Aux manifestants contre la réforme des retraites, il opposa le mépris et la morgue qu’il a appris de son maître. Ainsi, alors qu’il était accueilli par un concert de casseroles dans l’Hérault le 25 avril 2023, il s’en prenait à « ceux qui ont le temps d’accueillir des ministres de 14h à 18h en pleine semaine, à priori, ce ne sont pas les Français qui travaillent, qui ont des difficultés à boucler les fins de mois ». Car, voyez-vous, des Français qui ont des difficultés à boucler les fins de mois et des salariés qui travaillent tard le soir, la nuit ou très tôt le matin et peuvent donc manifester l’après-midi, il en côtoie tous les jours « le jeune Gabriel ».

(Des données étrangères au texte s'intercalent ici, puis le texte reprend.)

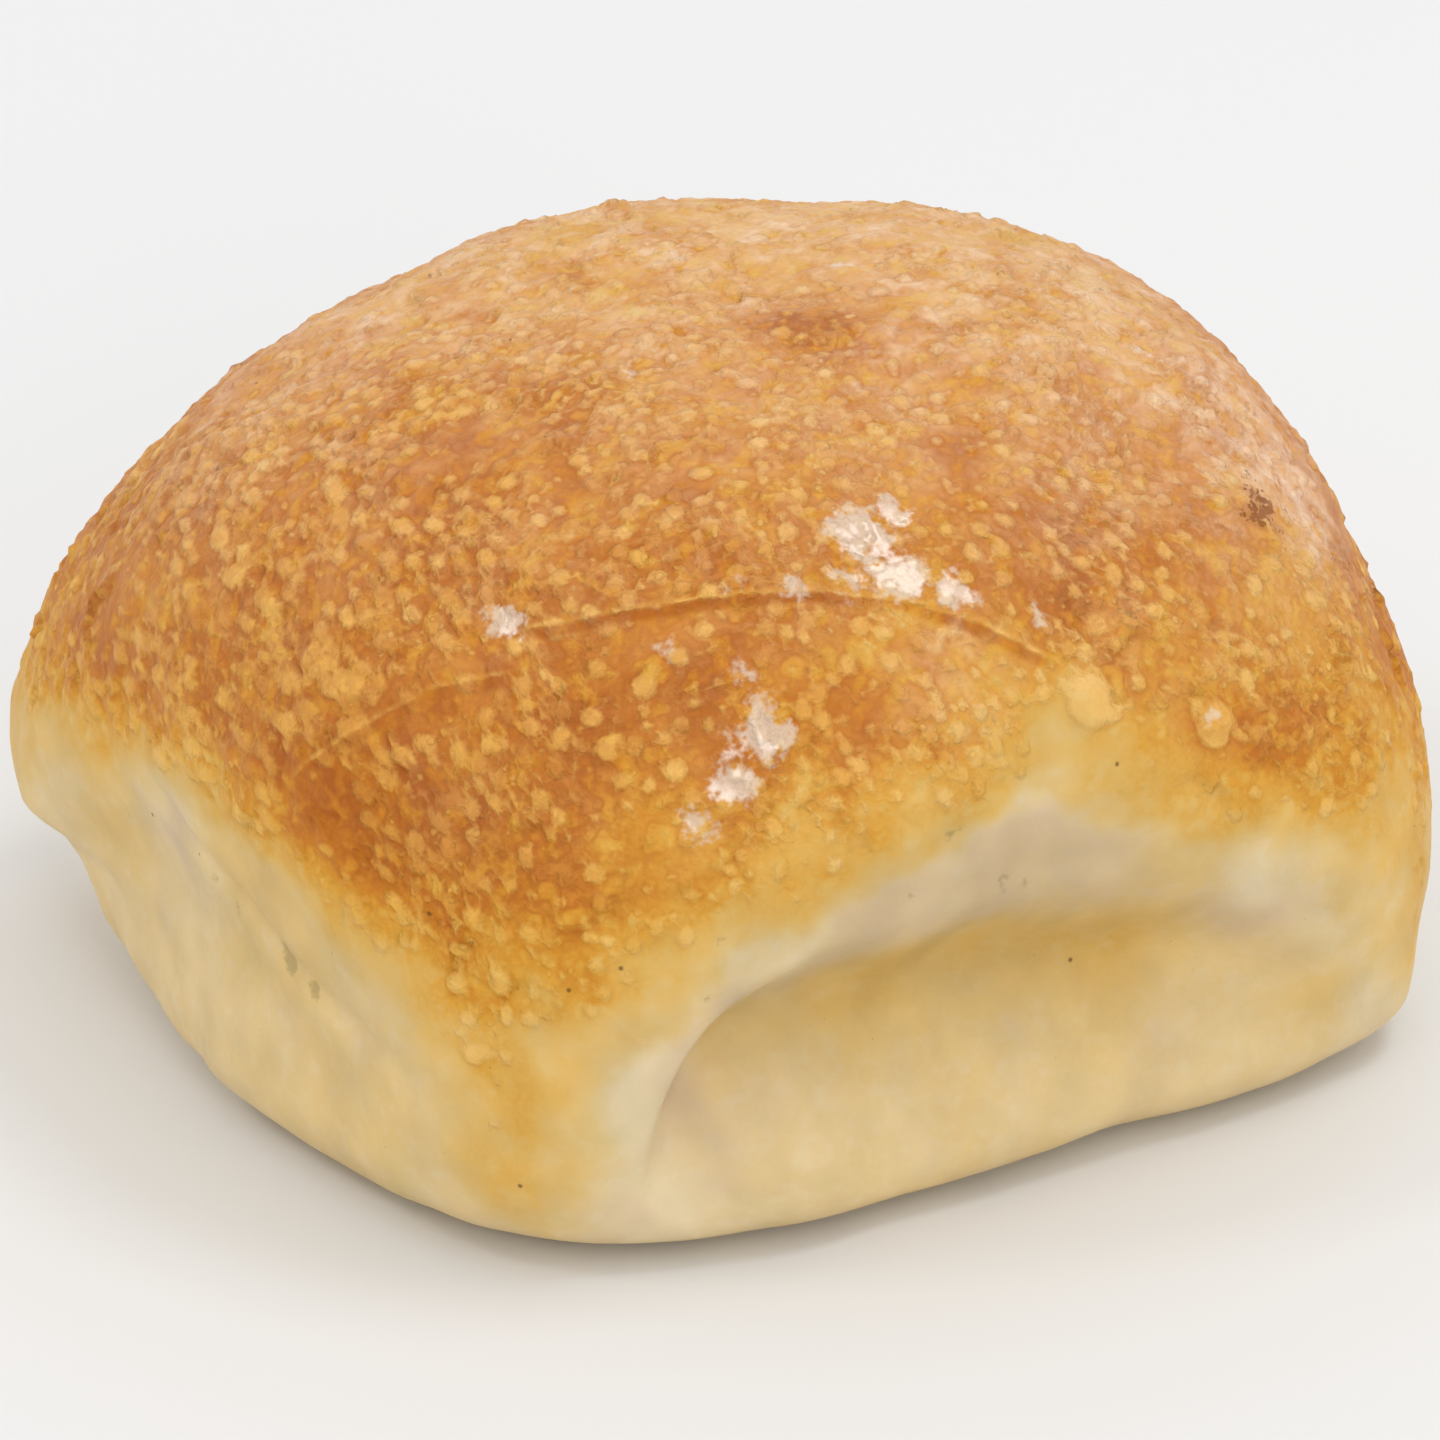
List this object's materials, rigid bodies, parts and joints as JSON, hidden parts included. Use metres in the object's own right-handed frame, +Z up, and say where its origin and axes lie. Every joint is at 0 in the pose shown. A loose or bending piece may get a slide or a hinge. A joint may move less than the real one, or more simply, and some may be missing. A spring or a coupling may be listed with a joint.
{
  "type": "bread roll",
  "caption": "Soft square-shouldered bread roll with a domed blistered golden crust, pale arched sides hollowed where it was pulled apart, and a flat base.",
  "frame": {"origin": "centre of the roll's outline at the plane of its flat base", "axes": "+Z up, out of the domed crust; -Y out of the side with the deep hollow; +X to the right as one faces that side"},
  "size_m": [0.0858, 0.0832, 0.0534],
  "materials": {
    "crust": "baked golden-brown crust with a soft sheen and small pale blisters, fading to pale cream sides"
  },
  "bodies": {
    "root": {"roll": "crust"}
  },
  "joints": []
}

A la rentrée scolaire de septembre 2023, le Thomas Diafoirus de l’Éducation Nationale lançait sa croisade contre le port de l’abaya dans les lycées et collèges. Manque de professeurs, classes surchargées, établissements délabrés, enseignants mal payés ? Mais non, ignorants, c’est de l’abaya que l’Éducation Nationale est malade ! Et au mois de décembre, il annonça des mesures dont tous les chercheurs en sciences de l’éducation dénoncent les effets inégalitaires mais qui plaisent tant à la petite bourgeoisie de la France rance : redoublement et groupes de niveau.

Son bilan n’aurait pas été complet sans l’annonce d’une « expérimentation de grande ampleur » sur le port de l’uniforme, cher à Brigitte Macron. L’uniforme à l’école, d’après celle qui cornaque les ministres de l’Éducation depuis 2017, « cela gomme les différences ». Cacher les inégalités sociales sous un bout d’étoffe, une idée qui plait à la patronne, voilà qui ne pouvait que séduire « le jeune Gabriel ».

Le nouveau Premier ministre est un authentique réactionnaire. Et comme aurait pu dire Goerges Brassens, « réactionnaires d'la dernière averse ou réactionnaires des neiges d'antan », le temps ne fait rien à l’affaire. Il reviendra à ce jeune politicien aux idées rances de parachever la fusion du néolibéralisme autoritaire qu’incarne le macronisme avec le néo-fascisme dont M. Macron prépare méthodiquement l’arrivée au pouvoir.